Jesus enlarged his witness to John, at this point, by settling the mooted question of his relation to Elijah: ‘If ye are willing to receive it, he is the Elijah that should come.’ Some think that John’s imprisonment made him sad and impatient, and so, that he desired Jesus to come and liberate him by miracle. If this be correct, then the true magnanimity of Christ is seen in rising above John’s waning popularity in the nation, to make his dungeon an eternal Temple of Fame. Like as the star of Bethlehem hung a witness to himself over his stable-cradle, so he hung this lamp over gloomy Machaerus in the darkest hour of John’s life: ‘This is the Elijah, that was to come!’ Gabriel had said that John should come, ‘In the spirit and power of Elijah.’ The nation supposed, that when Messiah came the prophet of Carmel would descend in the awful manner of his ascent. But the heavens had not re-opened, nor the whirlwind regathered, nor the chariots flashed down ablaze, to theological Jericho. No retinue of angels had. brought back the reverend prophet, to tell with bated breath that he could not remain in mansions above, while his brethren were crushed to the earth. They expected to see him wrap his old mantle about him once more, and with a double portion of his own royal spirit, proclaim the coming Lord God of Elijah. Here, they were sadly mistaken; God’s true Elijah was in prison, not in Paradise.
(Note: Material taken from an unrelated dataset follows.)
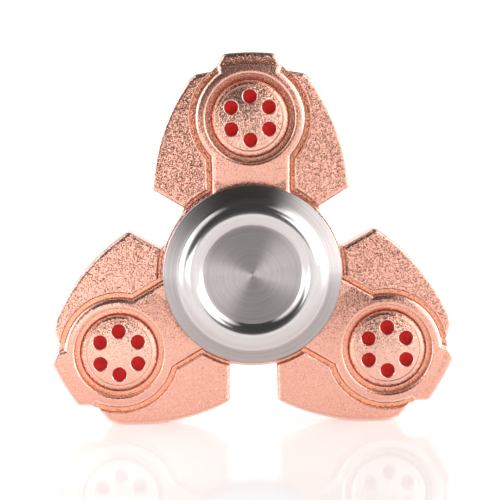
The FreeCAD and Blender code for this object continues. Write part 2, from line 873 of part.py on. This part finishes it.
def bearing_shields():
    """Pressed shields: flat rim in the seat, a raised bead, then the lip by the inner ring."""
    low = dims.bearing_half_width - dims.shield_seat_depth
    high = low + dims.shield_thickness
    bead = dims.shield_bead_height
    shift = dims.bead_face_shift
    inner_foot = dims.shield_inner_radius + dims.bead_inner_foot
    inner_crest = inner_foot + dims.bead_inner_run
    outer_foot = dims.outer_shoulder_radius - dims.bead_outer_foot
    outer_crest = outer_foot - dims.bead_outer_run
    for face, flip in FACES:
        turned_piece("bearing_shield_" + face, [
            (dims.shield_inner_radius, low),
            (inner_foot, low),
            (inner_crest, low + bead),
            (outer_crest, low + bead),
            (outer_foot, low),
            (dims.shield_seat_radius, low),
            (dims.shield_seat_radius, high),
            (outer_foot - shift, high),
            (outer_crest - shift, high + bead),
            (inner_crest - shift, high + bead),
            (inner_foot - shift, high),
            (dims.shield_inner_radius, high),
        ], flip)


def ball_centre(number, shift=0.0):
    """Centre of a ball on the pitch circle, shifted by a share of the ball spacing."""
    angle = math.radians(90.0 + 360.0 * (number + shift) / BALLS)
    pitch = dims.pitch_radius.value
    return Vector(pitch * math.cos(angle), pitch * math.sin(angle), 0)


def rivet_place(number, height):
    """A point on the axis of a rivet, midway between two balls."""
    return ball_centre(number, 0.5).add(Vector(0, 0, height))


def bearing_balls():
    for number in range(BALLS):
        name = "bearing_ball_%d" % (number + 1)
        ball = primitive("Part::Sphere", name, Radius=dims.ball_radius)
        keep(name, ball, bench_placement(offset=ball_centre(number)))


def cage_half(name, flip):
    """A pressed half cage: a flat ring with a domed pocket over every ball."""
    pocket_radius = dims.ball_radius + dims.cage_clearance
    flange = primitive("Part::Cylinder", name + "_flange",
                       Radius=dims.cage_outer_radius, Height=dims.cage_flange_thickness)
    domes = []
    for number in range(BALLS):
        dome = primitive("Part::Sphere", name + "_dome_%d" % number,
                         Radius=pocket_radius + dims.cage_wall)
        # upper half of the sphere only
        dome.Angle1 = 0.0
        dome.Placement.Base = ball_centre(number)
        domes.append(dome)
    blank = combined("Part::MultiFuse", name + "_blank", [flange] + domes)
    outside = primitive("Part::Cylinder", name + "_outside",
                        Radius=dims.cage_outer_radius, Height=dims.bearing_half_width)
    banded = combined("Part::MultiCommon", name + "_banded", [blank, outside])

    tools = [primitive("Part::Cylinder", name + "_inside",
                       Radius=dims.cage_inner_radius, Height=dims.bearing_half_width)]
    for number in range(BALLS):
        ball_space = primitive("Part::Sphere", name + "_pocket_%d" % number,
                               Radius=pocket_radius)
        ball_space.Placement.Base = ball_centre(number)
        hole = primitive("Part::Cylinder", name + "_rivet_hole_%d" % number,
                         Radius=dims.rivet_radius,
                         Height=dims.cage_flange_thickness + dims.cut_overrun)
        hole.Placement.Base = rivet_place(number, -dims.cut_overrun.value / 2.0)
        tools += [ball_space, hole]
    cage = doc.addObject("Part::Cut", name)
    cage.Base = banded
    cage.Tool = combined("Part::MultiFuse", name + "_cutter", tools)
    cage.Refine = True
    keep(name, cage, bench_placement(flip=flip))


def cage_rivets():
    """Seven rivets in one piece, each a shank with two tapered heads."""
    flange = dims.cage_flange_thickness
    rivets = []
    for number in range(BALLS):
        shank = primitive("Part::Cylinder", "rivet_shank_%d" % number,
                          Radius=dims.rivet_radius, Height=flange * 2.0)
        shank.Placement.Base = rivet_place(number, -flange.value)
        shank.setExpression("Placement.Base.z", (-flange).text)
        parts = [shank]
        for face, flip in FACES:
            head = primitive("Part::Cone", "rivet_head_%s_%d" % (face, number),
                             Radius1=dims.rivet_head_radius,
                             Radius2=dims.rivet_head_radius * dims.rivet_head_taper,
                             Height=dims.rivet_head_height)
            base = rivet_place(number, -flange.value if flip else flange.value)
            head.Placement = Placement(base, Rotation(Vector(1, 0, 0), 180 if flip else 0))
            parts.append(head)
        rivets.append(combined("Part::MultiFuse", "rivet_%d" % number, parts))
    group = doc.addObject("Part::Compound", "cage_rivets")
    group.Links = rivets
    keep("cage_rivets", group, bench_placement())


# ---------------------------------------------------------------------------
# Finger caps, their stud and the spacer washers
# ---------------------------------------------------------------------------
def finger_caps():
    chamfer = dims.cap_rim_chamfer
    spigot_chamfer = dims.cap_spigot_chamfer
    skirt_bottom = dims.cap_rim_bottom - dims.cap_skirt_drop
    # the bead is a circular arc that rises cap_bead_rise above its chord
    half_chord = (dims.cap_bead_radius - dims.cap_floor_radius) * 0.5
    bead_arc = arc_radius(half_chord, dims.cap_bead_rise)
    profile = [
        (dims.stud_radius, dims.cap_spigot_end),
        (dims.cap_spigot_radius - spigot_chamfer, dims.cap_spigot_end),
        (dims.cap_spigot_radius, dims.cap_spigot_end + spigot_chamfer),
        (dims.cap_spigot_radius, dims.cap_pad_bottom),
        (dims.cap_pad_radius, dims.cap_pad_bottom),
        (dims.cap_pad_radius, dims.cap_hollow_top),
        (dims.cap_hollow_radius, dims.cap_hollow_top),
        (dims.cap_hollow_radius, skirt_bottom),
        (dims.cap_skirt_radius, skirt_bottom),
        (dims.cap_radius - chamfer, dims.cap_rim_bottom),
        (dims.cap_radius, dims.cap_rim_bottom + chamfer),
        (dims.cap_radius, dims.cap_rim_top - chamfer),
        (dims.cap_radius - chamfer, dims.cap_rim_top + dims.cap_rim_lift),
        (dims.cap_bead_radius, dims.cap_floor_top),
        (dims.cap_floor_radius, dims.cap_floor_top, bead_arc, RIGHT),
        (0, dims.cap_floor_top),
        (0, dims.stud_bore_end),
        (dims.stud_radius, dims.stud_bore_end),
    ]
    for face, flip in FACES:
        turned_piece(face + "_cap", profile, flip)


def cap_stud():
    """Stud with its thread drawn as separate ridges between root and crest radius."""
    root, crest = dims.stud_root_radius, dims.stud_radius
    pitch = dims.stud_pitch
    end = dims.stud_half_length
    threaded = 2 * (end.value - dims.stud_plain_end.value)
    ridges = int(round(threaded / pitch.value))
    profile = [(0, -end), (root, -end)]
    for number in range(ridges):
        start = pitch * (number - ridges / 2.0)
        stop = pitch * (number + 1 - ridges / 2.0)
        middle = start + pitch * 0.5
        profile += [
            (root, start + dims.stud_root_half),
            (crest, middle - dims.stud_crest_half),
            (crest, middle + dims.stud_crest_half),
            (root, stop - dims.stud_root_half),
        ]
    profile += [(root, end), (0, end)]
    turned_piece("cap_stud", profile)


def spacer_washers():
    inner_face = dims.bearing_half_width
    outer_face = inner_face + dims.washer_thickness
    for face, flip in FACES:
        turned_piece(face + "_spacer_washer", [
            (dims.washer_bore_radius, inner_face),
            (dims.washer_radius, inner_face),
            (dims.washer_radius, outer_face),
            (dims.washer_bore_radius, outer_face),
        ], flip)


# ---------------------------------------------------------------------------
# Check everything, then write one file for each piece
# ---------------------------------------------------------------------------
def check_pieces():
    problems = []
    for thing in doc.Objects:
        if "Invalid" in thing.State or "Error" in thing.State:
            problems.append("%s is %s" % (thing.Name, thing.State))
    for name, thing in PIECES.items():
        shape = thing.Shape
        if shape.isNull() or not shape.isValid() or not shape.Solids:
            problems.append("%s has no sound shape" % name)
            continue
        if name != "cage_rivets" and len(shape.Solids) != 1:
            problems.append("%s is %d solids" % (name, len(shape.Solids)))
        if shape.Volume <= 0:
            problems.append("%s has volume %.3f" % (name, shape.Volume))
    if problems:
        raise RuntimeError("; ".join(problems))


spinner_frame()
discs_and_inserts()
bearing_rings()
bearing_shields()
bearing_balls()
for face, flip in FACES:
    cage_half("cage_" + face, flip)
cage_rivets()
finger_caps()
cap_stud()
spacer_washers()

doc.recompute()
check_pieces()

os.makedirs("parts", exist_ok=True)
for name, thing in PIECES.items():
    thing.Shape.exportStep(os.path.join("parts", name + ".step"))
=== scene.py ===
# A three-lobed spinner standing upright on a glossy white table, in metres.
# The lobes lie in the XZ plane, the first pointing up (+Z), and the object turns about Y.
# Its face looks toward -Y, where the camera stands.
import json
import math

import bpy
from mathutils import Matrix, Vector


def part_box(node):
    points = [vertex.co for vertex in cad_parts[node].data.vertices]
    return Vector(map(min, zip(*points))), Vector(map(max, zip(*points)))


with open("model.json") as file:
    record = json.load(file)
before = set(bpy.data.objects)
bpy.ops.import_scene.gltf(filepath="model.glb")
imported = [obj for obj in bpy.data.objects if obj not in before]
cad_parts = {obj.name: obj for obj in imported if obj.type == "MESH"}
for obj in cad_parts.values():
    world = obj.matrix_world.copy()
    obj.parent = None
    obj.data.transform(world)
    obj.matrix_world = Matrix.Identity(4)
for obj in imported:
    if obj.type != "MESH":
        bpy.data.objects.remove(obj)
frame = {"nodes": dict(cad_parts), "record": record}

MM = 0.001
UPRIGHT = math.radians(90)

scene = bpy.context.scene
nodes = frame["nodes"]
for name in ("Cube", "Light", "Camera"):
    extra = bpy.data.objects.get(name)
    if extra is not None and name not in nodes:
        bpy.data.objects.remove(extra, do_unlink=True)
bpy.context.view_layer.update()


# ---------------------------------------------------------------------------
# Shader helper
# ---------------------------------------------------------------------------
class Shader:
    """The node tree of a material or world: one surface node and what feeds it."""

    def __init__(self, owner, surface_kind, output_kind="ShaderNodeOutputMaterial"):
        owner.use_nodes = True
        self.owner = owner
        self.tree = owner.node_tree
        self.tree.nodes.clear()
        output = self.node(output_kind)
        self.surface = self.node(surface_kind)
        self.put(output.inputs["Surface"], self.surface.outputs[0])

    def node(self, kind):
        return self.tree.nodes.new(kind)

    def put(self, socket, value):
        """Link a socket or store a plain value."""
        if isinstance(value, bpy.types.NodeSocket):
            self.tree.links.new(value, socket)
        else:
            socket.default_value = value

    def fill(self, node, **inputs):
        """Put values into inputs by name, with _ for a space; None leaves one alone."""
        for name, value in inputs.items():
            if value is not None:
                self.put(node.inputs[name.replace("_", " ")], value)

    def set(self, **inputs):
        self.fill(self.surface, **inputs)

    def coordinates(self):
        return self.node("ShaderNodeTexCoord").outputs

    def geometry(self, name):
        return self.node("ShaderNodeNewGeometry").outputs[name]

    def math(self, operation, first, second=None, clamp=False):
        node = self.node("ShaderNodeMath")
        node.operation = operation
        node.use_clamp = clamp
        self.put(node.inputs[0], first)
        if second is not None:
            self.put(node.inputs[1], second)
        return node.outputs[0]

    def add(self, first, second):
        return self.math("ADD", first, second)

    def sub(self, first, second):
        return self.math("SUBTRACT", first, second)

    def mul(self, first, second):
        return self.math("MULTIPLY", first, second)

    def hypot(self, first, second):
        return self.math("SQRT", self.add(self.mul(first, first), self.mul(second, second)))

    def vec(self, operation, first, second=None, scale=None):
        node = self.node("ShaderNodeVectorMath")
        node.operation = operation
        self.put(node.inputs[0], first)
        if second is not None:
            self.put(node.inputs[1], second)
        self.fill(node, Scale=scale)
        return node.outputs["Value" if operation in ("LENGTH", "DOT_PRODUCT") else "Vector"]

    def split(self, vector):
        node = self.node("ShaderNodeSeparateXYZ")
        self.put(node.inputs[0], vector)
        return node.outputs

    def join(self, x, y, z):
        node = self.node("ShaderNodeCombineXYZ")
        self.fill(node, X=x, Y=y, Z=z)
        return node.outputs[0]

    def noise(self, vector, scale, detail=2.0, roughness=0.5, distortion=0.0, along=None):
        """3D noise over a vector, or 1D noise when a single value is given as along."""
        node = self.node("ShaderNodeTexNoise")
        node.noise_dimensions = "3D" if along is None else "1D"
        self.fill(node, Vector=vector, W=along, Scale=scale, Detail=detail,
                  Roughness=roughness, Distortion=distortion)
        return node.outputs["Fac"]

    def grains(self, vector, scale):
        """A random vector for each cell, centred on zero."""
        node = self.node("ShaderNodeTexVoronoi")
        self.fill(node, Vector=vector, Scale=scale)
        return self.vec("SUBTRACT", node.outputs["Color"], (0.5, 0.5, 0.5))

    def remap(self, value, span, to=(0.0, 1.0), smooth=False):
        """Carry the span of a value onto another range, clamped at both ends."""
        node = self.node("ShaderNodeMapRange")
        node.interpolation_type = "SMOOTHSTEP" if smooth else "LINEAR"
        for i, number in enumerate((value, *span, *to)):
            self.put(node.inputs[i], number)
        return node.outputs[0]

    def mix(self, factor, first, second):
        node = self.node("ShaderNodeMix")
        node.data_type = "RGBA"
        # inputs 6 and 7 and output 2 are the colour sockets
        for i, value in ((0, factor), (6, first), (7, second)):
            self.put(node.inputs[i], value)
        return node.outputs[2]

    def bump(self, height, strength, distance, normal=None):
        node = self.node("ShaderNodeBump")
        self.fill(node, Height=height, Strength=strength, Distance=distance, Normal=normal)
        return node.outputs["Normal"]

    def bevel(self, radius):
        node = self.node("ShaderNodeBevel")
        node.samples = 6
        self.fill(node, Radius=radius)
        return node.outputs["Normal"]

    def openness(self, distance):
        """1 on open faces and outer edges, falling toward 0 down in the grooves."""
        node = self.node("ShaderNodeAmbientOcclusion")
        node.samples = 4
        node.only_local = True
        self.fill(node, Distance=distance)
        return node.outputs["AO"]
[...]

John was not the venerable seer of Horeb, but was like him in spirit and power and character. He is named Elijah for the same reason that Jesus is called ‘David,’ not to point out that monarch personally, but to declare his kingship. There was a unity of purpose between Elijah and John, betokening the same commission in both. Each bent his energies to the same sacred work of reformation. Both walked with God in the desert, in abstinence and solitude, bound the same rough garment around their sturdy frames, and suddenly broke on the nation asleep in its sins, when its crimes were crying aloud for vengeance. They both reproved the incorrigible, rebuked kings, and warned the land of coming wrath. They silenced religious wranglings, tore men’s delusive sophistries to shreds, and demanded new holiness of heart and life. Yet, Jesus pronounced John: ‘More than a prophet,’ among all that had been born. The Baptist was greater than Elijah. Elijah fled from persecution, John met it face to face. Jezebel terrified Elijah, and hiding in the desert under a clump of broom-sedge, he prayed God to take his life. John bearded power in a palace, and quailed not before brutal Herodias, though the queen demanded his head. And John was greater than Elijah in that he went to heaven, a martyr’s wreath upon his brow flecked with his own blood, while Elijah rose to the skies in a chariot of ease.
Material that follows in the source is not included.